When the parties are separated, Colorado law provides for the payment of temporary maintenance (alimony) from the higher earning spouse to the lower earning spouse. In cases where the parties’ combined incomes are $75,000.00 or less, the formula for such temporary maintenance is generally 40% of the higher earning spouse’s gross monthly income less 50% of the lower earning spouse’s gross monthly income. Colorado law also provides for the payment of child support when the parties do not live together. Thus, when a party moves out of the marital home, there will generally be resulting temporary orders for maintenance and child support between the parties.
In these difficult economic times, it is not unusual to find that, prior to separation, even two-income families are living at or beyond their means in one household. A separation generally results in the parties having to support two households on the same available income. Add in the additional obligations of temporary maintenance and/or child support, and the financial impact of separation can be staggering. The costs of maintaining two households during the divorce often results in the parties being unable to meet all of their debt obligations, such as mortgages, credit cards, student loans, car loans, etc. This, in turn, can affect the parties’ creditworthiness and future ability to obtain loans or credit post-divorce.
Generally, it will easier on the parties financially to share the marital home as long as possible, if they can do so. As the case progresses, and as the parties narrow the issues and begin settlement negotiations, they will get a better picture of what their post-divorce financial position will likely be. For example, it may become clear that neither party can afford to maintain the marital residence and it must be sold. It is certainly easier to make decisions regarding post-separation housing when the parties already have an idea of the financial obligations they will likely have post-divorce (marital debts, child support, maintenance, etc.).
Because of the potential financial implications of separation, it would be wise to consult with an attorney about the advisability and/or timing of your decision to move out of the marital home prior to doing so.
Parental Responsibility/Parenting Time Considerations
As long as the divorcing parties remain in the marital home, status quo is generally maintained with respect to the minor children. The parties typically maintain their regular parenting roles—the same parent takes them to school, picks them up, bathes them, feeds them, puts them to bed. Both parents get to see the children as often as before. However, when one party leaves the marital home, this is no longer possible and the parties must come up with a new parenting plan. Oftentimes, this is a serious area of contention.
In situations where the parties are already in agreement how the parenting plan will look (where the children will primarily live, how many overnights the absent party will have, etc.), it is advisable to put that agreement in writing and submit it to the court. If there is already agreement on these issues, they will probably not have a great effect on the decision to leave the marital residence.
If, however, the parenting plan will be disputed, it may be wise to hold off on moving out until such time as there are temporary orders entered as to what the parenting plan will look like. If a party moves out absent an agreement or order on parenting issues, this sometimes results in the absent party being denied parenting time and can lead to costly legal battles over the issue.
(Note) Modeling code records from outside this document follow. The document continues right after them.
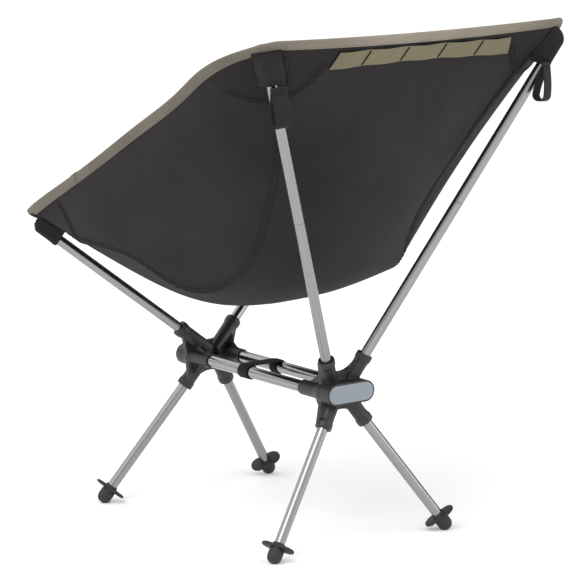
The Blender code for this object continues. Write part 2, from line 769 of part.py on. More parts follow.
# ---------------------------------------------------------------- assembly
def main():
    make_hub("hub_front", 1, SEAT_POLE, LEG_FRONT)
    make_hub("hub_rear", -1, BACK_POLE, LEG_REAR)
    make_badge("badge_front", 1)
    make_badge("badge_rear", -1)
    make_keeper_strap()
    for side_name, side in (("left", -1), ("right", 1)):
        make_crossbar(f"crossbar_{side_name}", side)
        for place_name, (mouth, target) in (("front", LEG_FRONT), ("rear", LEG_REAR)):
            if side < 0:
                mouth, target = mirrored(mouth), mirrored(target)
            make_leg(f"{place_name}_{side_name}", mouth, target)
        make_seat_pole(side_name, side)
        make_back_pole(side_name, side)
    make_sling()


main()
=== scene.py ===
"""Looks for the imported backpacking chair: visual pieces, materials, light and camera."""

import math

import bmesh
import bpy
import numpy as np
from mathutils import Matrix, Vector


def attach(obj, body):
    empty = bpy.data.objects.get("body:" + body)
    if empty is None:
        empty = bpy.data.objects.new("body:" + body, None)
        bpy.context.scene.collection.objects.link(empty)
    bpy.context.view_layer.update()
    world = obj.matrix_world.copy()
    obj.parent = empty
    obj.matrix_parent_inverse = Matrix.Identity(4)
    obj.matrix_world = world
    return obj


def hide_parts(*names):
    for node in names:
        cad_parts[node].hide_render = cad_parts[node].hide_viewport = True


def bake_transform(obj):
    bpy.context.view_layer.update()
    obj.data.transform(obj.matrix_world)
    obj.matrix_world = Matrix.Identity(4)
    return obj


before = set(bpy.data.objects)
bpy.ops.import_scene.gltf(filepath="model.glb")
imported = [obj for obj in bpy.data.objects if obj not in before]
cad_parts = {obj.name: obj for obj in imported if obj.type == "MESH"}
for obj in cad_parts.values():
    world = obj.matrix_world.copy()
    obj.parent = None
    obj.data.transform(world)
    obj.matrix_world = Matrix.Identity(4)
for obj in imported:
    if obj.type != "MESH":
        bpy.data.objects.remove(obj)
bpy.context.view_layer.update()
SIDES = (("left", -1), ("right", 1))
CORNERS = [(name, side, half) for name, side in SIDES for half in ("front", "rear")]

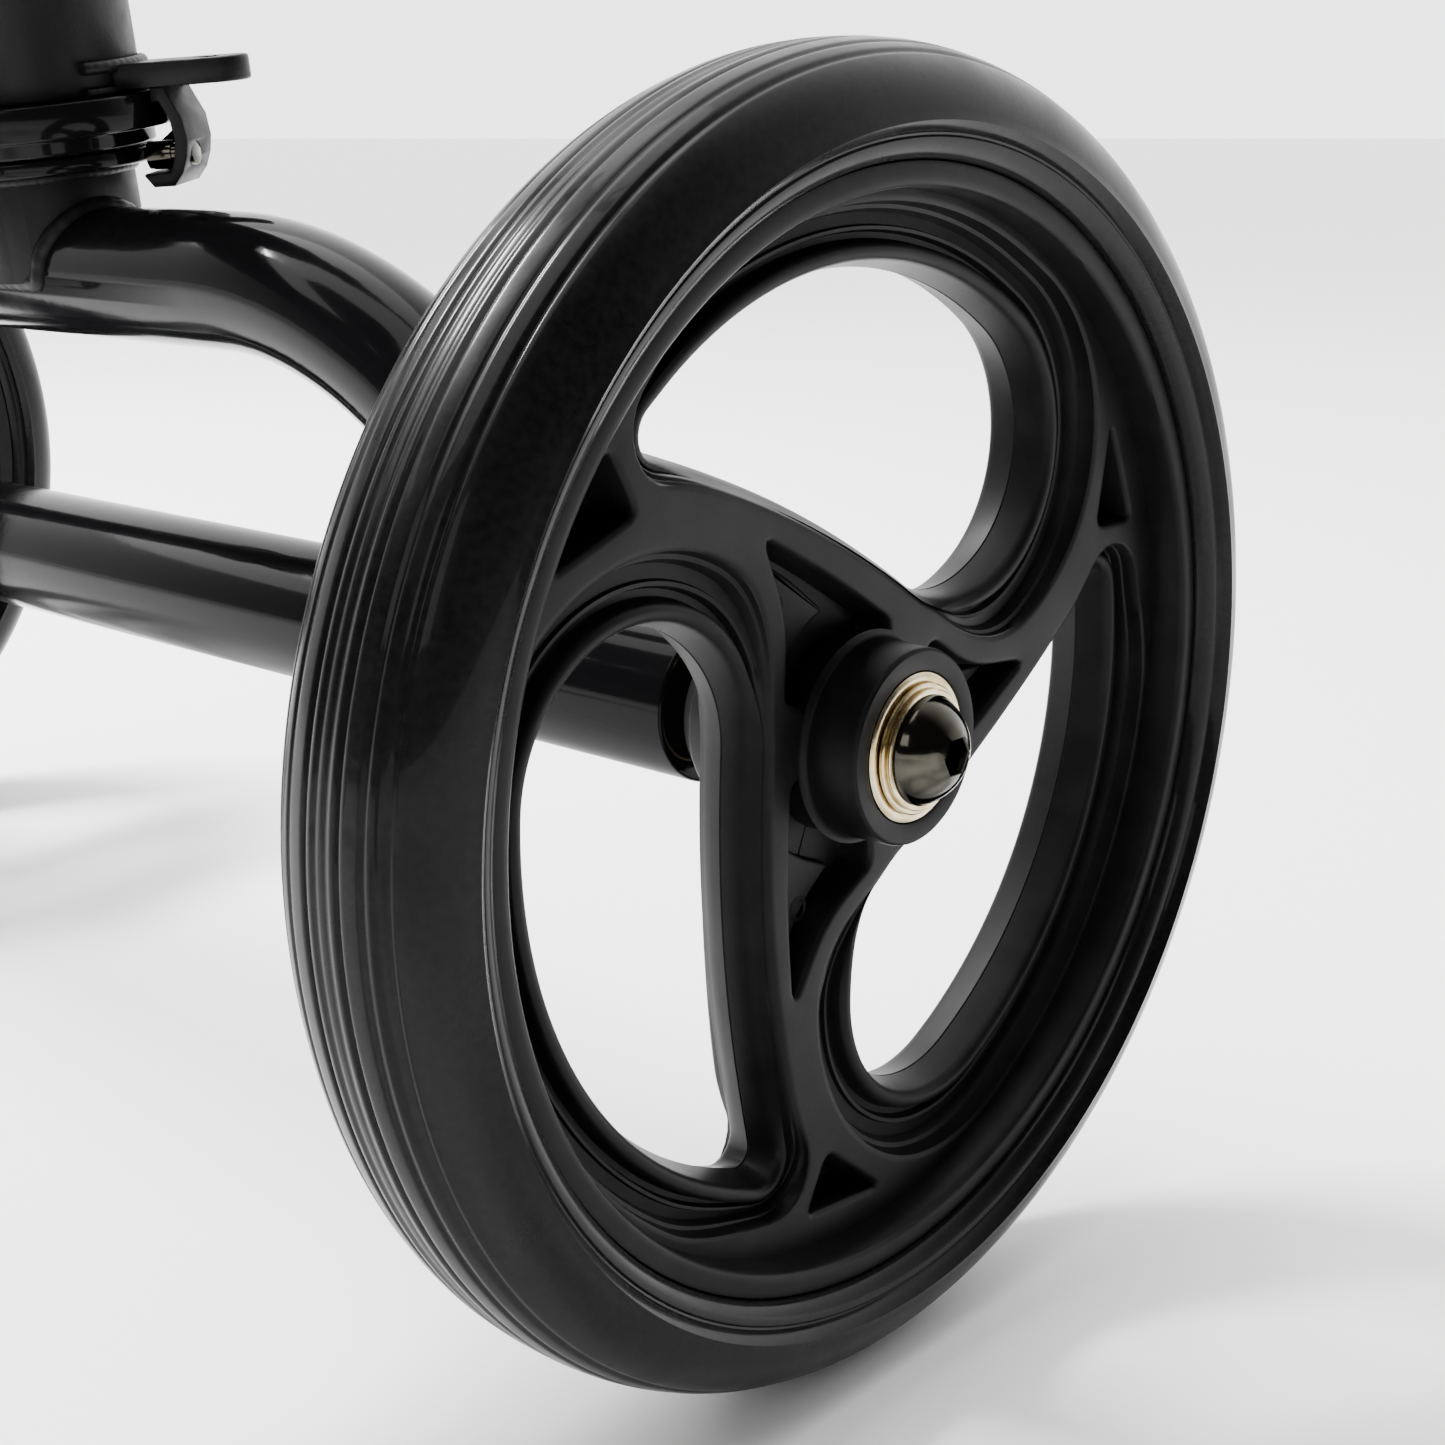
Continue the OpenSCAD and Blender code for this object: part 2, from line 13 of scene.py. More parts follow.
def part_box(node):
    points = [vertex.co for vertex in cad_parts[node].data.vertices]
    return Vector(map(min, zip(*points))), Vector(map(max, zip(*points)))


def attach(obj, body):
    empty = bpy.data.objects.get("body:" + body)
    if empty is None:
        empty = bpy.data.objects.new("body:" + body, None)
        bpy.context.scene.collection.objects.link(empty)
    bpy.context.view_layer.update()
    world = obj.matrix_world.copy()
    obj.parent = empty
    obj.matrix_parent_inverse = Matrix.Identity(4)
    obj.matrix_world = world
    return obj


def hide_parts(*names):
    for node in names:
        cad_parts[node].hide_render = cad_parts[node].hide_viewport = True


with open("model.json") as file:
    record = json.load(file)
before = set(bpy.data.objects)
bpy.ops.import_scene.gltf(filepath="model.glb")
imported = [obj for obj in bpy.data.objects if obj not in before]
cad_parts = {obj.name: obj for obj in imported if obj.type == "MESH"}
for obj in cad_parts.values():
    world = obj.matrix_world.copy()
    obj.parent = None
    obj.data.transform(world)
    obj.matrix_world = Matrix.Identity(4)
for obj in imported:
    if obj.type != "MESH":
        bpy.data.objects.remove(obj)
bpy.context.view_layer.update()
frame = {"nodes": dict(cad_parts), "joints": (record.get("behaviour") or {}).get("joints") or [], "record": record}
MM = 0.001
NODES = frame["nodes"]
JOINTS = {j["name"]: j for j in frame["joints"]}

# ---- places that come from the frame ----

WHEELS = ("front_right", "front_left", "rear_right", "rear_left")
SEAM_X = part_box("front_left_rim")[1].x - 1.5 * MM      # outboard seam plane of the wheels
AXLE_Z = JOINTS["front_right_spin"]["pos_m"][2]
AXLE_Y = JOINTS["rear_right_spin"]["pos_m"][1]
TYRE_R = 97.5
SEAM_R = 81.5
STEER_AXIS = Vector(JOINTS["steering"]["axis"])
RAKE = math.atan2(STEER_AXIS.y, STEER_AXIS.z)
STEER_FRAME = Matrix.Translation((0, -AXLE_Y, AXLE_Z)) @ Matrix.Rotation(-RAKE, 4, "X")


def wheel_frame(name):
    """Wheel-local millimetres to the row frame: z is outboard, y is up."""
    side = -1 if "right" in name else 1
    y = -AXLE_Y if "front" in name else AXLE_Y
    turn = Matrix.Rotation(side * math.pi / 2, 4, "Z") @ Matrix.Rotation(math.pi / 2, 4, "X")
    return Matrix.Translation((side * SEAM_X, y, AXLE_Z)) @ turn @ Matrix.Scale(MM, 4)


# ---- camera ----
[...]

It is not always immediately obvious, but when a party moves out, he/she should consider finding another residence near the marital home. This insures that matters such as geographic distance, travel time, etc., will not hamper the absent party’s ability to exercise parenting time. For example, if a party moves out and leases an apartment many miles (or towns) away, it may be difficult to have overnight visitation during the school week due to the time involved in getting the children to school from the new residence.
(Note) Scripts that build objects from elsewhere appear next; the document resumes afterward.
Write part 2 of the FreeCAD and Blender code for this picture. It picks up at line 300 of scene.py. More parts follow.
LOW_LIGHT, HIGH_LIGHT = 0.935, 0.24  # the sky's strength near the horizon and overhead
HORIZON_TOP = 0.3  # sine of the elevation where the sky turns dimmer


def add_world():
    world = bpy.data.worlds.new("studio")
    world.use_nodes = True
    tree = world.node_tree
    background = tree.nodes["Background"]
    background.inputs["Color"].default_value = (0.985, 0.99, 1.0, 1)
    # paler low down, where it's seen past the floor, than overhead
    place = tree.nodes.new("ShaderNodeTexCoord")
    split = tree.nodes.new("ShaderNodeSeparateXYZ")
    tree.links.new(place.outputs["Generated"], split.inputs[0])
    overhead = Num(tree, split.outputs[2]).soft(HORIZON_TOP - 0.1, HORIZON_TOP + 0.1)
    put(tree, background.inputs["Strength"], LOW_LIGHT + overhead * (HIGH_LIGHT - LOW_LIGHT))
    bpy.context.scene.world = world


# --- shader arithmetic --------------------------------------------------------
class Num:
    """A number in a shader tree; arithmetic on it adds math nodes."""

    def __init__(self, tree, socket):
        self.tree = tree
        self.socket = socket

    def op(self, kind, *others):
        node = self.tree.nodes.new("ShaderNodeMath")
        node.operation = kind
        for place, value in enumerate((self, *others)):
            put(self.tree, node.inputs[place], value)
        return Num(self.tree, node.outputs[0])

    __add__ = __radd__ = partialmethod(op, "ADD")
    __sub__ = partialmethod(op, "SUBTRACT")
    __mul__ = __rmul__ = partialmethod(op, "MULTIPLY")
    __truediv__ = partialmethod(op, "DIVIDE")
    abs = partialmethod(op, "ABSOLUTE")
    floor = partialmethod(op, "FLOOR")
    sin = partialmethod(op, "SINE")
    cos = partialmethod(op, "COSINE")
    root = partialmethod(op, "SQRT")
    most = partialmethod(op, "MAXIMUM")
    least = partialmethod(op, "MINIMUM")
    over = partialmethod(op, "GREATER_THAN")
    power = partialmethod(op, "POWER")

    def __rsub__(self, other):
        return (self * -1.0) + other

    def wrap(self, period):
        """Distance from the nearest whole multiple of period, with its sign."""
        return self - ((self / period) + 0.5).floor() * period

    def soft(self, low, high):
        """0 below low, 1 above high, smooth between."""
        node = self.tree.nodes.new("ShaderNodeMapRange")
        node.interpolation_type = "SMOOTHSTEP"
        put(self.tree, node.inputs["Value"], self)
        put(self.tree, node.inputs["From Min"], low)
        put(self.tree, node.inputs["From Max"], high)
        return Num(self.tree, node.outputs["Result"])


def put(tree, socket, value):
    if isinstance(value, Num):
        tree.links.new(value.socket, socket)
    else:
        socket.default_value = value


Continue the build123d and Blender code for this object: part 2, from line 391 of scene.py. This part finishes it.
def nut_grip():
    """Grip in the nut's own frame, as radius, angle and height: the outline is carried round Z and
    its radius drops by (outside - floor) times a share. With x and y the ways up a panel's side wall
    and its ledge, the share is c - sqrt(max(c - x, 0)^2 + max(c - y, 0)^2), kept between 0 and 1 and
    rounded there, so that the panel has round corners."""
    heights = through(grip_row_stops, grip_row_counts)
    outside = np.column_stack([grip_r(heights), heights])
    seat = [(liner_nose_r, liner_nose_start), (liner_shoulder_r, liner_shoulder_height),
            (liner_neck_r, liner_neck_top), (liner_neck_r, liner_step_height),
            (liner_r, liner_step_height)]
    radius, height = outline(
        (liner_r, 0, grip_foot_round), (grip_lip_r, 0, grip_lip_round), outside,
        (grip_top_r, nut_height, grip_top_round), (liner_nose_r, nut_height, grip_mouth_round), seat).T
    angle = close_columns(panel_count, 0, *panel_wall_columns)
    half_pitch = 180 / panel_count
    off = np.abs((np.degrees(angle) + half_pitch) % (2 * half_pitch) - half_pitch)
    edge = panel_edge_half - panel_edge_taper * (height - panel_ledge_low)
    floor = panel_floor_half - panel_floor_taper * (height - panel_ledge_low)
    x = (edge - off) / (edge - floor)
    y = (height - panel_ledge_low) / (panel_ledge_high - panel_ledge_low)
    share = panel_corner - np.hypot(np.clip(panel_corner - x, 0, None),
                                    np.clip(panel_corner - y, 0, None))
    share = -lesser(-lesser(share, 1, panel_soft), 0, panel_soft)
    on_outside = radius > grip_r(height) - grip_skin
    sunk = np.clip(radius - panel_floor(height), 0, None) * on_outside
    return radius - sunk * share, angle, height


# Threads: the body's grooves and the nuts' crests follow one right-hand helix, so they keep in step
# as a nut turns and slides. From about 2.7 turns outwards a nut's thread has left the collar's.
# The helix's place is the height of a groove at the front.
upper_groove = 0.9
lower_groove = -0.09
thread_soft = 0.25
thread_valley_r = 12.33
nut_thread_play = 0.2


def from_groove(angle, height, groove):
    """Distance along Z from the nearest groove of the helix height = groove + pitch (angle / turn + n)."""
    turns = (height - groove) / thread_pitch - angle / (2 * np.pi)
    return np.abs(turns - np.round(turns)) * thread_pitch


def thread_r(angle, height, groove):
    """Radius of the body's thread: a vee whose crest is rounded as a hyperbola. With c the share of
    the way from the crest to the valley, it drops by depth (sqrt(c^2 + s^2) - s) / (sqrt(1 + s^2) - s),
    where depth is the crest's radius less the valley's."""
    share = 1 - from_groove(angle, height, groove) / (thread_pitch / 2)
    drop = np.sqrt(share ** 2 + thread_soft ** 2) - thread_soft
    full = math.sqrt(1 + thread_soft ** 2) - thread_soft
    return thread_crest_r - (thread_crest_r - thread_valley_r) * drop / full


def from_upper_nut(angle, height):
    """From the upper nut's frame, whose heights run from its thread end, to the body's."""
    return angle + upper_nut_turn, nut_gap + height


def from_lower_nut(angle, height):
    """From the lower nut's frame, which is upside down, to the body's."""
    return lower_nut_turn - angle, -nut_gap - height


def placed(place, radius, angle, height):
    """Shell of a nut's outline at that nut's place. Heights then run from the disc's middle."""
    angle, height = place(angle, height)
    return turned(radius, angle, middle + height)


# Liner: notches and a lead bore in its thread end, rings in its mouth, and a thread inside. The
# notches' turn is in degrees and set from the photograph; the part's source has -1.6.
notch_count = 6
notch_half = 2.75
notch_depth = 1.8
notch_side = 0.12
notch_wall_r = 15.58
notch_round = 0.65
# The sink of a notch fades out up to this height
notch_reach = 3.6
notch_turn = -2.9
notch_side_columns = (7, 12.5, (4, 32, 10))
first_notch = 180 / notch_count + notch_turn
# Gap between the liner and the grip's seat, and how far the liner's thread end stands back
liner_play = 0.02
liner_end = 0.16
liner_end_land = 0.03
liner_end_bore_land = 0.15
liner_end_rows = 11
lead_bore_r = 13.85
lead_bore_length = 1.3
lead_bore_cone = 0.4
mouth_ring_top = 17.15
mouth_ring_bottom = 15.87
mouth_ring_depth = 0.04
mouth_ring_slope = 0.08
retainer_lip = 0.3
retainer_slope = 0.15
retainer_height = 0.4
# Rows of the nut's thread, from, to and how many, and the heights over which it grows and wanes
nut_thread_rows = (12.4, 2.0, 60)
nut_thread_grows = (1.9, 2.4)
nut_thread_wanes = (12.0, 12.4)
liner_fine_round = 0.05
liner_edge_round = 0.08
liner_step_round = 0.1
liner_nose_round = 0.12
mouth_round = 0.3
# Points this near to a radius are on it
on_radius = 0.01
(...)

Also, when making alternative living arrangements, some thought should be given to the type of residence obtained. For instance, if the parties have three children, a one-bedroom apartment will probably not be seen as adequate living accommodations for overnight visitation.
Again, it would be wise to consult an attorney regarding these issues prior to moving out of the marital residence.
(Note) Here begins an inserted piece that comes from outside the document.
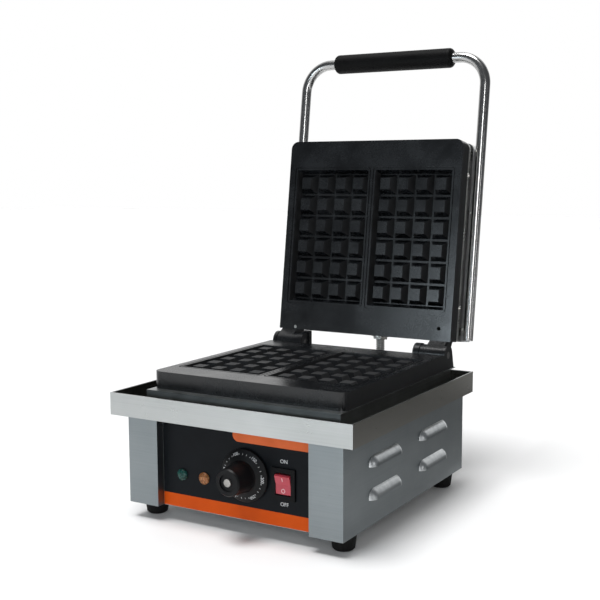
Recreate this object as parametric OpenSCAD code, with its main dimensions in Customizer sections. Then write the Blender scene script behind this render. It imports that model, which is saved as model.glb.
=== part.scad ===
// Twin waffle maker: a sheet steel base with a drip tray, two cast grid plates,
// and a lid that swings back on two hinge pins. Drawn with the lid open.
// X runs left to right, Y from the controls to the hinge, Z up from the feet.

/* [Base] */
// Width of the drip tray, the widest part of the base
tray_w = 280; // [260:1:300]
// Depth of the drip tray, front to back
tray_d = 288; // [270:1:310]
// Height of the drip tray's apron
tray_h = 23; // [16:1:30]
// Width of the body under the tray
body_w = 250; // [236:1:256]
// Depth of the body, front to back
body_d = 286; // [270:1:300]
// Height of the body, without the feet
body_h = 92; // [84:1:110]
// Height of the rubber feet
foot_h = 16; // [10:1:24]
// Set-back of the body's front from the tray's front edge
body_set = 10; // [6:1:14]
// Thickness of the sheet steel
sheet = 1; // [0.8:0.1:1.5]

/* [Plates] */
// Width of each cast plate
plate_w = 226; // [214:1:228]
// Depth of each cast plate
plate_d = 230; // [216:1:236]
// Thickness of each cast plate
plate_t = 18; // [16:1:22]
// Set-back of the lower plate from the tray's front edge
plate_set = 36; // [32:1:42]
// Depth of the waffle pockets
pocket_t = 11; // [8:0.5:13]
// Width of one waffle pocket
pocket_w = 97; // [90:1:98]
// Length of one waffle pocket
pocket_l = 160; // [150:1:166]
// Depth of the groove around each pocket
groove_t = 1.2; // [0.8:0.1:2]
// Pegs across one pocket
peg_cols = 4; // [3:1:5]
// Pegs along one pocket
peg_rows = 6; // [5:1:7]

/* [Lid] */
// Angle that the lid is open, as drawn
lid_open = 98; // [90:1:104]
// Distance of the hinge pins behind the lower plate
hinge_back = 15; // [14:0.5:18]
// Radius of the hinge pins
pin_r = 4; // [3:0.5:5]
// Thickness of the whole lid
lid_t = 60; // [54:1:68]
// Reach of the handle from the lid's hinge edge
handle_reach = 332; // [300:1:350]
// Outer diameter of the handle tube
handle_dia = 12; // [10:0.5:14]
// Outer diameter of the handle's grip
grip_dia = 23; // [20:0.5:26]
// Length of the handle's grip
grip_len = 156; // [120:1:164]

/* [Controls] */
// Diameter of the dial's skirt
dial_dia = 53; // [46:1:56]
// Reach of the dial's knob in front of the tray's edge
knob_reach = 13; // [8:0.5:18]
// Diameter of the indicator lamps
lamp_dia = 12; // [10:0.5:13]

/* [Hidden] */
$fn = 64;
gap = 0.05;

// Heights
body_top = foot_h + body_h;
tray_top = body_top + tray_h;
box_top = tray_top + sheet;
plate_top = box_top + plate_t;
plate_gap = 0.6;
tray_t = 1.5;

// The lid's layers above the plates' joint face, as if it were closed
face_z = plate_top + plate_gap;
shield_z = face_z + plate_t;
shield_h = 8.4;
vent_h = 7;
cover_z = shield_z + shield_h + vent_h;
cover_top = plate_top + lid_t;
handle_z = plate_top + 38;
handle_r = handle_dia / 2;
handle_x = plate_w / 2 + handle_r + 0.3;
bend_r = 33;

// Places along Y, first counted from the tray's front edge
plate_back = plate_set + plate_d;
hinge_set = plate_back + hinge_back;
hinge_z = plate_top - 2;
grip_back = hinge_set - (hinge_back + handle_reach) * cos(lid_open)
    + (handle_z - hinge_z) * sin(lid_open) + grip_dia / 2;
tray_y = -(grip_back - knob_reach) / 2;
body_y = tray_y + body_set;
body_back = body_y + body_d;
plate_y = tray_y + plate_set;
plate_mid = plate_y + plate_d / 2;
plate_end = plate_y + plate_d;
hinge_y = tray_y + hinge_set;
panel_y = body_y + 10;
strip_x = 88.5;

// Controls on the front panel: X and Z
dial_at = [12.5, 61.7];
green_at = [-64, 51];
amber_at = [-37, 51];
switch_at = [56, 59];
switch_w = 26;
switch_h = 31;

// Feet, glands and hinge parts
foot_x = body_w / 2 - 14;
foot_y = [body_y + 27, body_back - 27];
panel_screw_x = body_w / 2 - 9;
panel_screw_z = [foot_h + 10, body_top - 10];
gland_at = [-70, 45];
conduit_x = 2;
conduit_r = 5.5;
conduit_z = 62;
lid_nut_z = cover_top - 11.5;
lug_r = 11.5;
barrel_r = 10.5;
lug_x = [73.5, 81];
arm_x = [81.3, 108.7];
ear_x = [109, plate_w / 2];
web_x = 88;
stop_x = 71.5;
set_screw_x = 91;
element_r = 3.25;
element_x = 75;
element_l = 136;
element_end = plate_mid + element_l / 2;
capillary_y = plate_y + 8;

// Angle at which a line from a point touches a circle about the origin
function touch(p, r, side) = atan2(p[1], p[0]) + side * acos(r / norm(p));
function polar(a, r) = [r * cos(a), r * sin(a)];

// Swings its children, drawn with the lid closed, to the open lid
module swung() {
    translate([0, hinge_y, hinge_z]) rotate([-lid_open, 0, 0])
        translate([0, -hinge_y, -hinge_z]) children();
}

// Block between two corners
module block(a, b) {
    translate(a) cube(b - a);
}

// Slab with rounded upright edges, or with square ones at its rear
module slab(w, d, h, r, square_rear = false) {
    linear_extrude(h) {
        if (square_rear) translate([-w / 2, 0]) square([w, d / 2]);
        square([w - 2 * r, d], center = true);
        square([w, d - 2 * r], center = true);
        for (x = [-1, 1], y = [-1, 1])
            translate([x * (w / 2 - r), y * (d / 2 - r)]) circle(r);
    }
}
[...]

If a party leaves the marital home prior to, or during, the divorce proceedings, he/she should take steps to insure that such action is not later characterized in the proceedings as “abandonment.” Even though Colorado is a “No Fault” divorce state, an accusation of abandonment could harm a parent in child custody proceedings.
Some of the factors the court may consider in allocating parental responsibility and parenting time are a party’s absence from the marital home and/or failure to provide support for the minor children.
If a party moves out of the marital home, he/she should continue to financially support the minor children, even absent an order to do so. Likewise, he/she should exercise as much parenting time with the children as possible and remain involved in the minor children’s day-to-day lives.
From the children’s perspective, their parents’ separation will be quite traumatic and both parties need to continue to spend time with the children and make sure they know that both of their parents still love them, will continue to love them and that both of their parents will always be there for them.
From a legal standpoint, one should always be aware that “status quo” is oftentimes difficult to overcome. If a party moves out and exercises little parenting time, it will be difficult to convince the court at the permanent orders hearing, many months later, that the absent parent should now be allowed more parenting time.
The decision of when (or even whether) to move out of the marital residence either before or during a divorce proceeding is complicated and there are many issues to consider prior to arriving at such a decision.
Ultimately, the parties to a divorce will at some point become separated. The question is not whether it is going to happen, but when it should happen and under what circumstances.
If the relationship between the parties is such that domestic violence or trauma to the children is a possibility, then the parties should consider immediately separating. If not, it would be wise to consult with an attorney prior to separation so the decision will be an informed one, designed to minimize the legal and financial implications of separation.